The main reason that instrumental hip-hop albums wore out was that
everyone seemed to think they were the next DJ Shadow. Paso succeeds
because he has crafted his own sound rather than trying to copy another's.
Occupying a down-tempo space not too far removed from Shadow, Paso
blends the same elements but creates a sound that is all his own;
not because he adds anything particularly distinctive but because
it is so hauntingly evocative. If you'd told me a month ago that an
ethereal flute loop placed on top of a simple harmony provided by
a plodding rubber-band guitar and a stripped back kick-snare beat
interspersed with snippets of a Mexican brass band playing some sort
of funeral dirge was a good idea I would have laughed at you; but
it would appear that when you call this creation Empty Beat 1,
it is the product of genius.

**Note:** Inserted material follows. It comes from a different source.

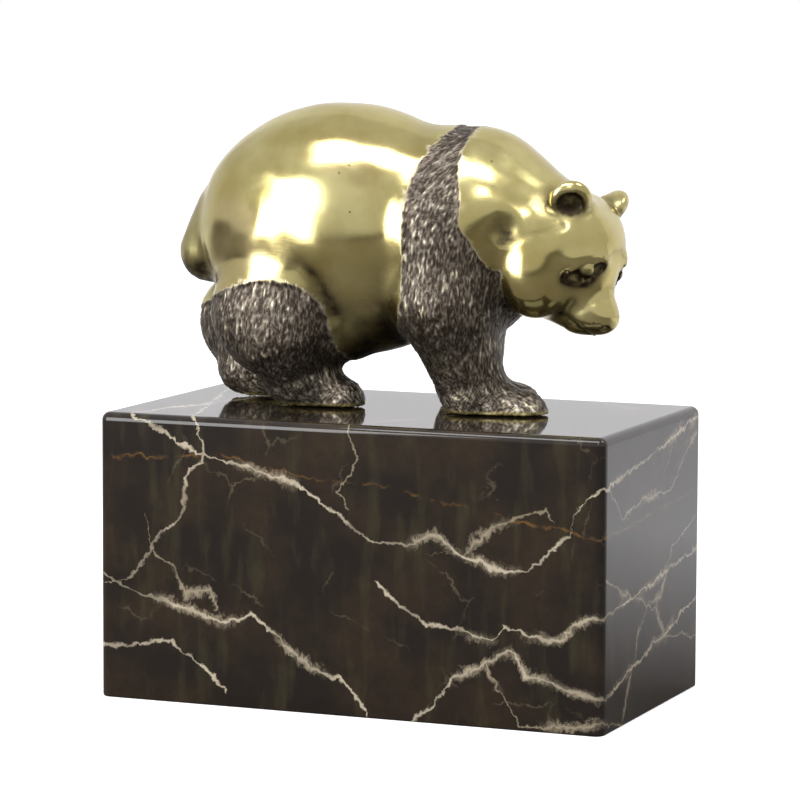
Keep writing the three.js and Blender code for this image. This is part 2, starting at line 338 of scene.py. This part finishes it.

There's a real skill to blending the
disparate elements that exist here; not only to make cohesive tracks
but to create an album with real continuity, and a large part of this
continuity rests with the fact that there are no guests. Though the
album definitely falls into the hip-hop category, it is to his credit
that Paso has not littered the record with endless vocal samples,
allowing his music to do the talking. And it does; Jay-Z once tried
to make the song cry, but he should have hooked up with this cat because
by the time the album closer Black Ink Concerto rolls around,
it's impossible not to be moved. There's been a lot of really ugly
hip-hop lately, but this is truly beautiful music.